In 2014 he received funding from NZ on Air to support recording of his track What You've Done For Me.

In 2016 Sam was elected by ANZ's 'Fortune Favours the Brave' tertiary student campaign, in which Parris Goebel and her dance crew ReQuest choreographed a music video to Sam's single and then presented it to him as a surprise. "I had no idea (Parris) was going to be there, I thought I was going to be working with a bunch of Uni students," recalled Sam.

Verlinden participated in the World Championship of Performing Arts in Hollywood in 2008 representing New Zealand. In the junior competition he won six gold and three silver medals, the "Industry Award" and five plaques (for overall Junior Champion of the world).

Verlinden performed as a debut artist at the annual Parachute Music Festival 2011 with singer Hannah Elley and support band Descend. They won Best Emerging Artist and a spot performing on the Parachute Mainstage.
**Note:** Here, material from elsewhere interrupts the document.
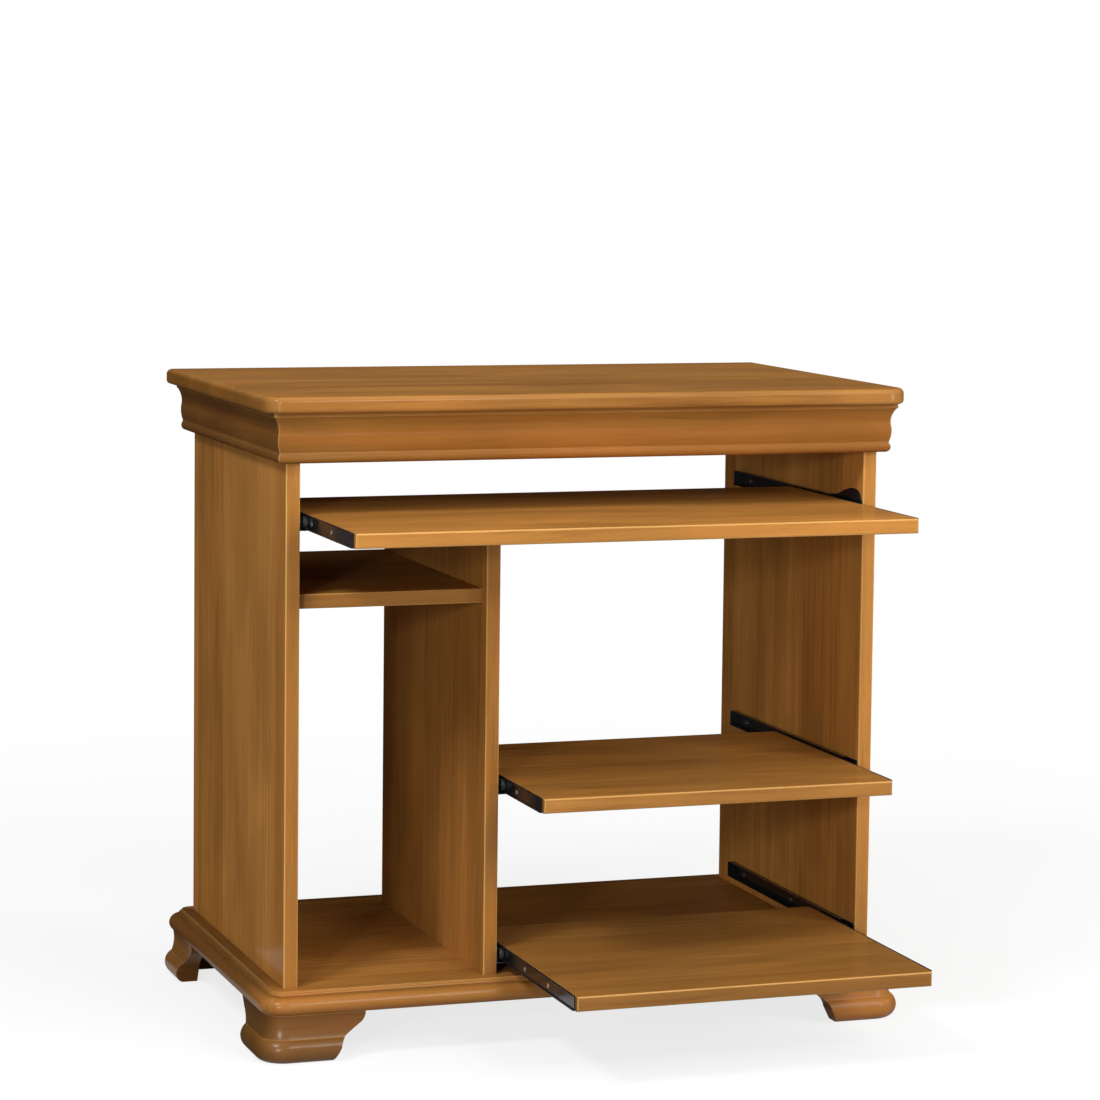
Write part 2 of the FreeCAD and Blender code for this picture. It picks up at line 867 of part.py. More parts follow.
def carcass():
    """Boards, mouldings, feet and what holds them together."""
    rail_pins = top_rail_dowels()
    shelf_pins = tower_shelf_dowels()
    top_fixings = top_screws()
    base_fixings = carcass_screws()
    foot_fixings = foot_screws()
    fixings = {name: nodes[name + "_runner_screws"] for name in SHELVES}
    bays = [fixings["middle_shelf"], fixings["printer_shelf"]]
    tray = fixings["keyboard_tray"]
    side_panel(
        "side_panel_left",
        "-cabinet_width/2",
        [rail_pins, shelf_pins, base_fixings, tray],
    )
    side_panel(
        "side_panel_right",
        "cabinet_width/2 - board",
        [rail_pins, base_fixings, tray] + bays,
    )
    divider([shelf_pins, base_fixings] + bays)
    tower_shelf(shelf_pins)
    bottom_panel([base_fixings])
    top_rail("top_rail_front", "front_line", [rail_pins, top_fixings])
    top_rail("top_rail_back", "front_line + panel_depth - board", [rail_pins, top_fixings])
    top_panel(top_fixings)

    width, depth = "cabinet_width", "panel_depth"
    middle = "front_line + panel_depth/2"
    left, right = "-cabinet_width/2", "cabinet_width/2"
    back = "front_line + panel_depth"
    held = [base_fixings, foot_fixings]
    feet = [foot_fixings]
    base_moulding("base_moulding_front", width, 0, "0", "front_line", "2*base_ledge", feet)
    base_moulding("base_moulding_back", width, 180, "0", back, "2*base_ledge", feet)
    base_moulding("base_moulding_left", depth, -90, left, middle, "0", held)
    base_moulding("base_moulding_right", depth, 90, right, middle, "0", held)

    run = size("panel_depth") + size("top_back_overhang") - CORNICE_SHORT
    reach = CORNICE_STOCK
    wide = HALF_WIDTH + reach
    cornice("cornice_front", -wide, wide, (-1, 1), 0, "0", "front_line")
    cornice("cornice_left", -run, reach, (1,), -90, left, "front_line")
    cornice("cornice_right", -reach, run, (-1,), 90, right, "front_line")

    foot("foot_front_left", 0, left, "front_line", foot_fixings)
    foot("foot_front_right", 90, right, "front_line", foot_fixings)
    foot("foot_back_right", 180, right, back, foot_fixings)
    foot("foot_back_left", 270, left, back, foot_fixings)


def check_and_write():
    """Stop on any failed feature or bad shape, then write each sub-part."""
    for thing in doc.Objects:
        if {"Invalid", "Error"} & set(thing.State):
            raise RuntimeError(f"{thing.Name} failed: {thing.State}")
    for name, thing in nodes.items():
        shape = thing.Shape
        if shape.isNull() or not shape.isValid() or shape.Volume <= 0:
            raise RuntimeError(f"{name} has no valid shape")
        print(f"{name}: {len(shape.Solids)} solids, {shape.Volume / 1000:.1f} cm3")
    os.makedirs("parts", exist_ok=True)
    for name, thing in nodes.items():
        thing.Shape.exportStep(f"parts/{name}.step")


for shelf_name, shelf_sizes in SHELVES.items():
    shelf_screws(shelf_name + "_slide_screws", shelf_sizes)
    runner_screws(shelf_name + "_runner_screws", shelf_sizes)
carcass()
for shelf_name, shelf_sizes in SHELVES.items():
    drawn_shelf(shelf_name, shelf_sizes)
doc.recompute()
check_and_write()
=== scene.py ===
import math
from collections import namedtuple

import bpy
from mathutils import Matrix, Vector

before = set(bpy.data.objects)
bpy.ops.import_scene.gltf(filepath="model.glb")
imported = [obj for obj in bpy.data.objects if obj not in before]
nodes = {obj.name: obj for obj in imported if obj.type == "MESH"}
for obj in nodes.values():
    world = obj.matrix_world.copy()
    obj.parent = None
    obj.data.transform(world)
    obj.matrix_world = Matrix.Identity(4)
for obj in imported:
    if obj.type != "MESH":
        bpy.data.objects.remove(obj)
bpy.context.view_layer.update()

SHELVES = ("keyboard_tray", "middle_shelf", "printer_shelf")
SIDES = ("left", "right")

# Colours, linear
HONEY_DARK = (0.245, 0.095, 0.018, 1)
HONEY = (0.395, 0.171, 0.036, 1)
HONEY_LIGHT = (0.515, 0.250, 0.062, 1)
HONEY_RED = (0.420, 0.128, 0.019, 1)
# pale wood for worn arrises, also a painted highlight on them
HONEY_RUBBED_AND_HIGHLIT = (0.80, 0.47, 0.15, 1)
BEECH = (0.62, 0.42, 0.24, 1)
ENAMEL = (0.008, 0.008, 0.009, 1)
ENAMEL_RUBBED = (0.04, 0.04, 0.04, 1)
ZINC = (0.50, 0.50, 0.48, 1)
ZINC_RUBBED = (0.8, 0.8, 0.78, 1)
NYLON = (0.022, 0.022, 0.023, 1)
NYLON_DUSTY = (0.055, 0.054, 0.052, 1)
CURTAIN_CLOTH = (0.10, 0.09, 0.08, 1)
FLOOR_PAINT = (0.22, 0.219, 0.215, 1)
WHITE = (1, 1, 1, 1)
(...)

On 13 April 2013, he released his first single "I Want Ya", which had already garnered over a million views on YouTube, which had regular plays on NZ radio stations "Flava" and "Mai FM", as well as leading to many TV appearances.

==Personal life==
Verlinden currently lives with his family in Auckland, New Zealand. He is of Rarotongan and Dutch descent. He graduated St Peter's College in 2015 with the honour of Best Musician 2015 and was awarded two scholarships to attend university where he is studying communications and law.